Not as easily spooked anymore

Its Fatherhood Friday at Dad Blogs. The theme is End of Summer Start of Fall.

It's Fatherhood Friday at Dad Blogs. The theme is "End of Summer, Start of Fall."

This is that delightful time of year when I have to poke my head inside each store to check for scary things before I bring my young son inside.

Last October, I took Jacob (then 2½ years old) into a craft supply store and walked him past a full-size ghost figure that I was sure he wouldn’t notice. But the ghost had a motion sensor, and as we came alongside it, the thing started moving and emitting an evil laugh. Jacob screamed in horror and clung to me.

I was slow to learn my lesson. About a week later, I was out with Jacob again and realized I needed something from Party City. I hastily pushed the door open and led my son by the hand into the store, where we found ourselves face to face with a large ‘bargain bin’ full of 4-foot-tall Grim Reapers. He got a look of panic on his face, and we both high-tailed it for the safety of the sidewalk.

I’ve never been too fond of scary stuff, for emotional and spiritual reasons. When my first two sons were little, I actually took a pretty hard stand on Halloween. Our family distanced itself from the H word and from the ‘spooky’ activities that tend to mark the day. If my sons wore costumes on or around Oct. 31, it was to participate in a church event (typically called a harvest festival) where scary costumes were out of the question.

I still take spiritual matters very seriously, I still think church harvest festivals are way better than trick-or-treating, and of course I make an effort to keep Jacob from seeing the ‘horrific’ side of Halloween. But I’m a mellower dad than I used to be. For example, I’m not keeping my son out of the preschool’s Halloween parade simply because they call it a Halloween parade. Labeling an event with the H word does not make it a demonic ritual, just as calling an event a “Christmas party” does not make it a religious observance. It’s what happens at the event that determines what it is. And everything this preschool does, it does with extreme sensitivity to the kids’ emotional comfort. I’m not afraid.

I don’t know if it’s because my belief system has evolved or simply because I’m older and wiser now, but I just don’t get wrapped around the axle about names and labels — including “Halloween” — anymore.

Anyone have something to share on the innocence or the evils of All Hallows’ Eve?


6 Responses

  1. I think it’s sad that our school system resorts to “Harvest Festivals” and not Halloween. The kids can’t dress up anymore. When I was a kid we all dressed up in goofy, scary costumes and had cupcakes (which are also banned now).

    I don’t see any harm in it, and trick-or-treating on Halloween is still one of my favorite things to do!

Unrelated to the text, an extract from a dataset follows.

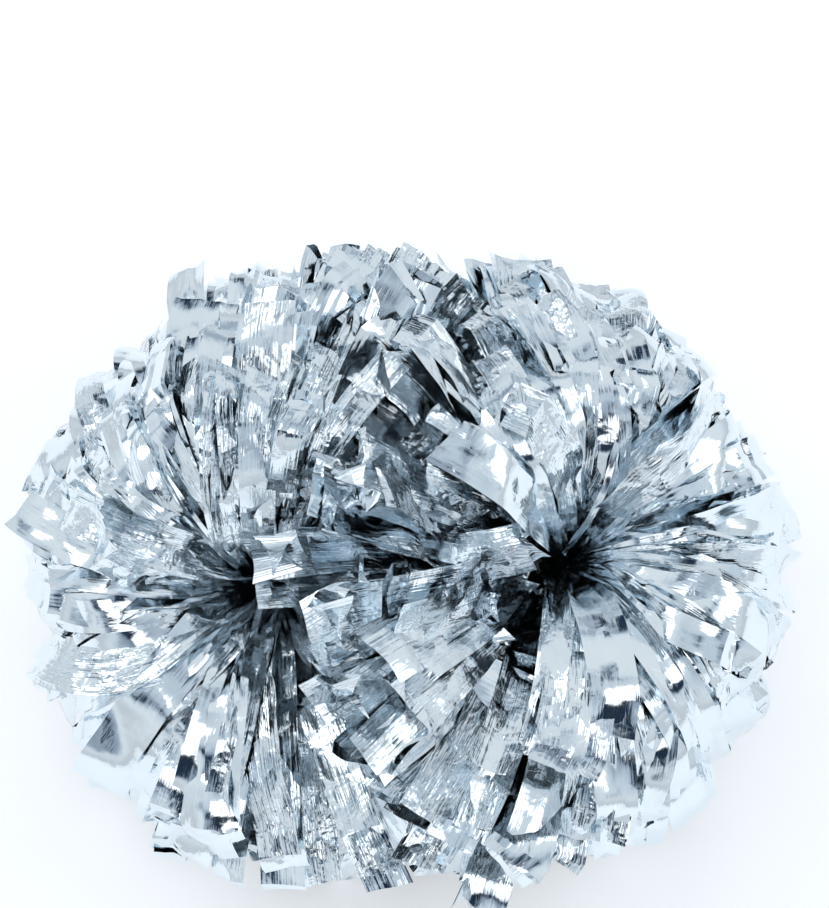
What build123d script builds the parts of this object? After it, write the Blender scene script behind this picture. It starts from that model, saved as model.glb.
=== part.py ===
from build123d import *
import os
from math import cos, radians, sin, sqrt, tan

os.makedirs("parts", exist_ok=True)

# A cheer pom pom: two bundles of slit metallised film, one at each end of a
# short hollow baton handle.  It lies on a flat surface at z = 0, with the
# handle along X, and the origin is on that surface under the handle's middle.
# All sizes are in millimetres and all angles in degrees.

# The rounded outline that the loose strands fill, cut flat by the surface
POM_LENGTH = 300.0
POM_DEPTH = 276.0
POM_TOP = 200.0
AXIS_HEIGHT = 84.0

# Baton handle: a plain plastic tube
TUBE_LENGTH = 92.0
TUBE_DIAMETER = 25.0
TUBE_WALL = 2.0
TUBE_EDGE_RADIUS = 0.8

# Core cord through the handle, knotted outside each bundle
CORD_DIAMETER = 4.0
CORD_CLEARANCE = 0.1
KNOT_RADIUS = 5.0

# Header roll: the uncut bands of all the layers, rolled round the cord
ROLL_LENGTH = 14.0
ROLL_GAP = 1.0
ROLL_WAIST_RADIUS = 10.0
ROLL_FLARE_RADIUS = 12.0
ROLL_WAIST_WIDTH = 9.0
KNOT_GAP = 0.3

# Paper tape round the waist, with a loose tail under the handle
TAPE_THICKNESS = 0.6
TAPE_WIDTH = 8.0
TAIL_GAP = 0.5
TAIL_ANGLE = 44.0
TAIL_STRIP_END = 17.0
TAB_WIDTH = 10.0
TAB_DROP = 11.0

# Cable tie over the tape
TIE_THICKNESS = 1.3
TIE_WIDTH = 4.6
TIE_HEAD_WIDTH = 7.0
TIE_HEAD_HEIGHT = 4.4
TIE_HEAD_LENGTH = 6.0
TIE_SLOT_WIDTH = 1.4

# Fringe layers: each one fans out in a plane that holds a line through the
# waist, parallel to Y.  Its lean is measured from straight outwards, along
# the handle's axis, up and over towards the handle.
UPPER_LEANS = [5.0, 25.0, 45.0, 65.0, 85.0, 105.0, 125.0]
LOWER_LEANS = [-20.0, -65.0, -112.0]
LOCKS_PER_LAYER = 7
LOCK_PITCH = 22.0
LOCK_HALF_ANGLE = 9.5
LOCK_THICKNESS_PER_REACH = 0.11
LOCK_START = 20.0
STRAND_LENGTH = 138.0
MIDDLE_GAP = 1.5

TUBE_RADIUS = TUBE_DIAMETER / 2
NECK_X = TUBE_LENGTH / 2 + ROLL_GAP + ROLL_LENGTH / 2
SIDES = {"left": -1, "right": 1}


def along_x(radius, start, end):
    """A solid rod on the handle's axis from x = start to x = end."""
    base = Plane(origin=(start, 0, AXIS_HEIGHT), z_dir=(1, 0, 0))
    return extrude(base * Circle(radius), end - start)


def ring(outer, inner, start, end):
    """A sleeve on the handle's axis from x = start to x = end."""
    return along_x(outer, start, end) - along_x(inner, start, end)


def mirrored(part, side):
    """The part as drawn at the +X end, or its mirror image at the -X end."""
    return part if side > 0 else mirror(part, about=Plane.YZ)


def handle_tube():
    half = TUBE_LENGTH / 2
    tube = ring(TUBE_RADIUS, TUBE_RADIUS - TUBE_WALL, -half, half)
    rims = tube.edges().filter_by(GeomType.CIRCLE)
    return fillet(rims, TUBE_EDGE_RADIUS)


def core_cord():
    half = NECK_X + ROLL_LENGTH / 2 + KNOT_GAP
    return along_x(CORD_DIAMETER / 2, -half, half)


def cord_knot(side):
    """A ball knot, flat where it bears on the cord's end."""
    face_x = NECK_X + ROLL_LENGTH / 2 + KNOT_GAP
    ball = Pos(face_x + 0.8 * KNOT_RADIUS, 0, AXIS_HEIGHT) * Sphere(KNOT_RADIUS)
    cutter = along_x(2 * KNOT_RADIUS, face_x - 2 * KNOT_RADIUS, face_x)
    return mirrored(ball - cutter, side)


def header_roll(side):
    """A spool that flares either side of the cinched waist."""
    half = ROLL_LENGTH / 2
    waist = ROLL_WAIST_WIDTH / 2
    bore = CORD_DIAMETER / 2 + CORD_CLEARANCE
    outline = Polyline(
        (-half, bore),
        (half, bore),
        (half, ROLL_FLARE_RADIUS),
        (waist, ROLL_WAIST_RADIUS),
        (-waist, ROLL_WAIST_RADIUS),
        (-half, ROLL_FLARE_RADIUS),
        close=True,
    )
    upright = Plane(origin=(NECK_X, 0, AXIS_HEIGHT), x_dir=(1, 0, 0), z_dir=(0, -1, 0))
    section = upright * make_face(outline)
    axis = Axis((NECK_X, 0, AXIS_HEIGHT), (1, 0, 0))
    return mirrored(revolve(section, axis, 360), side)


def waist_tape(side):
    """A turn of tape with a tail along the handle's underside and a loose tab."""
    inner = ROLL_WAIST_RADIUS
    band = ring(inner + TAPE_THICKNESS, inner, NECK_X - TAPE_WIDTH / 2, NECK_X + TAPE_WIDTH / 2)
    strip_inner = TUBE_RADIUS + TAIL_GAP
    strip_outer = strip_inner + TAPE_THICKNESS
    strip_start = NECK_X - TAPE_WIDTH / 2
    strip = ring(strip_outer, strip_inner, TAIL_STRIP_END, strip_start)
    step = ring(strip_outer, inner, strip_start, strip_start + TAPE_THICKNESS)
    half_width = strip_outer * sin(radians(TAIL_ANGLE / 2))
    keep = Pos((TAIL_STRIP_END + NECK_X) / 2, 0, AXIS_HEIGHT - TUBE_DIAMETER) * Box(
        NECK_X, 2 * half_width, 2 * TUBE_DIAMETER
    )
    tail = (strip + step) & keep
    tab = Pos(
        TAIL_STRIP_END + TAB_WIDTH / 2, 0, AXIS_HEIGHT - strip_inner - TAB_DROP / 2
    ) * Box(TAB_WIDTH, TAPE_THICKNESS, TAB_DROP)
    return mirrored(band + tail + tab, side)


def cable_tie(side):
    """A cinched band with its square head behind the waist."""
    inner = ROLL_WAIST_RADIUS + TAPE_THICKNESS
    start = NECK_X - TIE_WIDTH / 2
    band = ring(inner + TIE_THICKNESS, inner, start, start + TIE_WIDTH)
    head_y = inner + TIE_HEAD_HEIGHT / 2
    head = Pos(NECK_X, head_y, AXIS_HEIGHT) * Box(TIE_HEAD_WIDTH, TIE_HEAD_HEIGHT, TIE_HEAD_LENGTH)
    head -= along_x(inner, start - TIE_HEAD_WIDTH, start + 2 * TIE_HEAD_WIDTH)
    slot = Pos(NECK_X, inner + TIE_THICKNESS + TIE_SLOT_WIDTH, AXIS_HEIGHT) * Box(
        TIE_WIDTH, TIE_SLOT_WIDTH, 2 * TIE_HEAD_LENGTH
    )
    return mirrored(band + head - slot, side)


def reach_to_outline(direction):
    """Distance from the right-hand waist to the rounded outline, along a unit direction."""
    centre = (0.0, 0.0, AXIS_HEIGHT)
    waist = (NECK_X, 0.0, AXIS_HEIGHT)
    half_sizes = (POM_LENGTH / 2, POM_DEPTH / 2, POM_TOP - AXIS_HEIGHT)
    offset = [(w - c) / h for w, c, h in zip(waist, centre, half_sizes)]
    slope = [d / h for d, h in zip(direction, half_sizes)]
    a = sum(s * s for s in slope)
    b = sum(o * s for o, s in zip(offset, slope))
    c = sum(o * o for o in offset) - 1
    return (-b + sqrt(b * b - a * c)) / a


def lock(lean, spread):
    """One lock of strands: a tapered, four-sided spoke from the waist to the outline."""
    lean, spread, half_angle = radians(lean), radians(spread), radians(LOCK_HALF_ANGLE)
    direction = (cos(lean) * cos(spread), sin(spread), sin(lean) * cos(spread))
    across = (-cos(lean) * sin(spread), cos(spread), -sin(lean) * sin(spread))
    end = min(reach_to_outline(direction), STRAND_LENGTH)
    width_rate = 2 * tan(half_angle)
    thickness_rate = LOCK_THICKNESS_PER_REACH * cos(abs(spread) + half_angle)
    sections = []
    for distance in (LOCK_START, end):
        x, y, z = (n + distance * d for n, d in zip((NECK_X, 0, AXIS_HEIGHT), direction))
        plane = Plane(origin=(x, y, z), x_dir=across, z_dir=direction)
        sections.append(plane * Rectangle(width_rate * distance, thickness_rate * distance))
    return loft(sections, ruled=True)


def fringe_layer(lean, side):
    """The locks of one slit layer, kept above the surface and on their own side."""
    room = Pos(MIDDLE_GAP + POM_LENGTH / 2, 0, POM_TOP / 2) * Box(POM_LENGTH, POM_LENGTH, POM_TOP)
    middle = (LOCKS_PER_LAYER - 1) / 2
    locks = []
    for i in range(LOCKS_PER_LAYER):
        piece = lock(lean, (i - middle) * LOCK_PITCH) & room
        locks.extend(mirrored(piece, side).solids())
    return Compound(locks)


export_step(handle_tube(), "parts/handle_tube.step")
export_step(core_cord(), "parts/core_cord.step")
for name, side in SIDES.items():
    export_step(cord_knot(side), f"parts/{name}_cord_knot.step")
    export_step(header_roll(side), f"parts/{name}_header_roll.step")
    export_step(waist_tape(side), f"parts/{name}_waist_tape.step")
    export_step(cable_tie(side), f"parts/{name}_cable_tie.step")
    for number, lean in enumerate(UPPER_LEANS, 1):
        export_step(fringe_layer(lean, side), f"parts/{name}_upper_fringe_{number}.step")
    for number, lean in enumerate(LOWER_LEANS, 1):
        export_step(fringe_layer(lean, side), f"parts/{name}_lower_fringe_{number}.step")
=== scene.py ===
from math import cos, radians, sin

import bpy
import numpy as np
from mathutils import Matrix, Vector


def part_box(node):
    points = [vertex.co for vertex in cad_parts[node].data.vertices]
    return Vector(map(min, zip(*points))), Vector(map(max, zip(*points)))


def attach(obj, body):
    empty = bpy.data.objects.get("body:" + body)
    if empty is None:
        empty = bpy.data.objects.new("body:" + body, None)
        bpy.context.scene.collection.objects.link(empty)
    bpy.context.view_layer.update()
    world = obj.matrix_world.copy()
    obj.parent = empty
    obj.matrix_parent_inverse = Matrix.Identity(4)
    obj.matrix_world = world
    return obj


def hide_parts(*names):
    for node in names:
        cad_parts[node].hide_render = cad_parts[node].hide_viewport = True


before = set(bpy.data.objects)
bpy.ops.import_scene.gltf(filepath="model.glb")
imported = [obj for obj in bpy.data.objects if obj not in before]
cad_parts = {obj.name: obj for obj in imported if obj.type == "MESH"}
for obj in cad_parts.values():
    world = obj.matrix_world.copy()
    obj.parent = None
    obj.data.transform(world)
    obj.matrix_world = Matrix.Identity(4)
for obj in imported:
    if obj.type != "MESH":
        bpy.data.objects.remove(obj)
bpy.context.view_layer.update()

# A cheer pom pom of slit foil on a white baton handle, lying on a pale floor.
# Sizes are in metres, in the frame's own axes: X along the handle, Z up.

SIDES = {"left": -1.0, "right": 1.0}

# The fringe layers of each bundle: the node's name, its lean in degrees from
# straight outwards up and over towards the handle, and the body it rides
LAYERS = [
    ("upper_fringe_1", 5.0, "bundle"),
    ("upper_fringe_2", 25.0, "bundle"),
    ("upper_fringe_3", 45.0, "bundle"),
    ("upper_fringe_4", 65.0, "bundle"),
    ("upper_fringe_5", 85.0, "outer_fan"),
    ("upper_fringe_6", 105.0, "middle_fan"),
    ("upper_fringe_7", 125.0, "inner_fan"),
    ("lower_fringe_1", -20.0, "bundle"),
    ("lower_fringe_2", -65.0, "bundle"),
    ("lower_fringe_3", -112.0, "bundle"),
]

# The starts of the random draws
FRINGE_SEED = 7
SECOND_SIDE_SEED = 1000
ROLL_SEED = 50

# The cut of one layer: some strands are narrower or wider than the rest
STRANDS = 52
STRAND_WIDTH = 0.0185
WIDTH_FACTORS = (0.7, 0.85, 0.95, 1.0, 1.0, 1.0, 1.0, 1.0, 1.1, 1.4)
STRAND_LENGTH = 0.138

# The grid of one strand, and the greatest angle in degrees that is still shaded smooth
ROWS = 49
COLUMNS = 11
CREASE_ANGLE = 24.0

# Where the handle's axis and the waists are, and the room that the strands
# leave round the handle and over the floor
AXIS_HEIGHT = sum(corner.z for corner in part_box("handle_tube")) / 2
NECK_X = sum(corner.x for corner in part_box("right_header_roll")) / 2
GRIP_RADIUS = 0.0155
GRIP_END_GAP = 0.012
FLOOR_GAP = 0.0008

# The rounded outline that the strands fill, and how much of the way to it and
# of their own length they reach
HALF_LENGTH = 0.153
HALF_DEPTH = 0.137
TOP_HEIGHT = 0.200
LOWER_SWELL = 0.140
OUTLINE_SLACK = 1.02
REACH_SHARES = (0.94, 1.02)
REACH_LIMIT = 0.985

# Where the strands point: neighbours lie in clumps, and all lean away from a
# hollow, the pit, that opens over each waist, in tiers round it.  The angles,
# the clear way round the pit, the step of the tiers and the jitters are in
# degrees, and a jitter is a standard deviation.  The crossing is the least and
# the greatest distance past the middle that a strand may reach.
STRAND_PLACES = (0.1, 0.9)
CLUMP = 4
CLUMP_PULL = 0.30
SPREAD_LIMIT = 0.985
SPREAD_JITTER = 1.5
CLUMP_LEAN_JITTER = 5
LEAN_JITTER = 2.0
PIT_TILTS = {-1.0: (-0.15, -0.84, 1.0), 1.0: (0.28, -0.42, 1.0)}
PIT_ANGLES = {-1.0: 51.0, 1.0: 45.0}
PIT_CLEAR = 14.0
PIT_CROWDING = 1.35
TIER_STEP = 19.0
TIER_PULL = 0.7
SWIRL = 0.6
CROSSING = (0.015, 0.060)
CLEARING_PASSES = 3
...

    • Aaron, thanks for the comment. I see schools and other organizations trying to respect the cultures of the people they serve, which I think is good. But sometimes people want to be accommodated too much. Costumes aren’t inherently symbolic of anything good or bad; neither are cobwebs or bats, or pumpkins with faces on them. I’d like to see everyone lighten up and focus on what the children are actually experiencing. As for cupcakes, I’m not sure that’s a cultural issue!

  2. Being a christian parent buts a bit of a delema on this sort of thing. I love Halloween, candy and costumes. I love the scary things, that might just be from ny high school goth nature. Then I find where the church is teaching our children how this “Celebration of Evil” is bad. I did it growing up and turned out fine. it is not a mater ofr celebrating evil., its a matter of having fun. What your childeren learn about the world and right vs. wrong will not be made in one night of dressing up and begging for candy.

    • Hey, Zerzix. I think you’re right about the benign nature of kids’ Halloween activities. Kids have no clue about the symbolism or ancient origins of a holiday. Pretending is just fun. I think the worst thing about trick-or-treating is the dietary effect.

  3. as a kid, i used to sometimes be scared of some scary halloween stuff. if i didn’t have kids, i would no longer celebrate any holidays. i’m agnostic so holidays don’t mean an awful lot to me. i do, however, want my kids to experience everything they can and for them to decide what they want to keep or not keep doing as they get older. i also don’t inflict any of my beliefs on my kids; that is why i tell them it is up to them on what religion they would like to practice, if they choose to do so. right now my 12 yo is looking at 3 different types of religions…i don’t voice my opinions on any of them so that she is not influenced by me. if i am asked, then maybe, but usually i just tell her that she needed to research it for herself.

    • Hi, Ciara. I think it’s great that you are supportive of whatever paths your kids choose. I just don’t think you need to be so concerned about “inflicting” your beliefs (or doubts) on them. Let them inside your head. Any belief system worth its salt will stand up to fair scrutiny, and they deserve (and need) to know what you think about the things they are exploring. That doesn’t preclude them from looking into it on their own and making up their own minds.